Kathryn Miller says:

February 11, 2011 at 12:02 pm

This almost sounds like gloom and doom. I can’t dispute the high-level drama, but when I talk to affiliates about ATSC M/H service, I’m getting feedback that, this drama nonwithstanding, they believe their close to getting access to Fox for ATSC M/H in negotiations. (It’s not like everyone negotiates through the affiliates board, Harry). I note that all this drama seems to be over main (MPEG-2) retransmission. Could it be that there is a division between forward-looking affiliates and those interested in sticking with what they have? I don’t have enough data points at this time to connect things, but I think that an enterprising reporter or three might want to look into it.
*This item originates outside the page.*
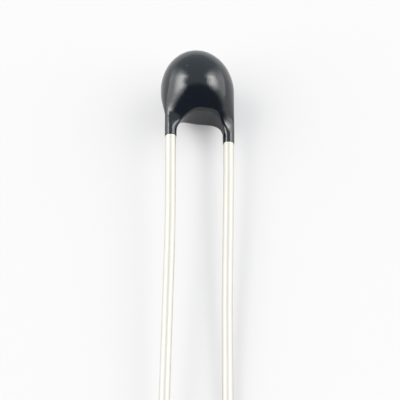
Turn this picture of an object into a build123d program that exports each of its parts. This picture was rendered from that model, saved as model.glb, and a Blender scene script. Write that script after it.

    Matthew Castonguay says:

    February 11, 2011 at 1:33 pm

    John, I think you’re on to something. Look, we’re at a crossroads in this business on multiple levels, but I’m more optimistic about the network/local model now than I was a couple of years ago. But it’s going to take hard-headed decision making…being a cry- baby and clinging to an old model does not constitute being hard-headed. I’m not totally unsympathetic to the magnitude of this challenge for local stations, but analyzing the positions of both sides (read B&C’s interview with Fox’s Mike Hopkins), bottom line is one side (network) comes across like adult business operators, the other (Brady) comes across a little infantile. Sorry, but that’s the reality.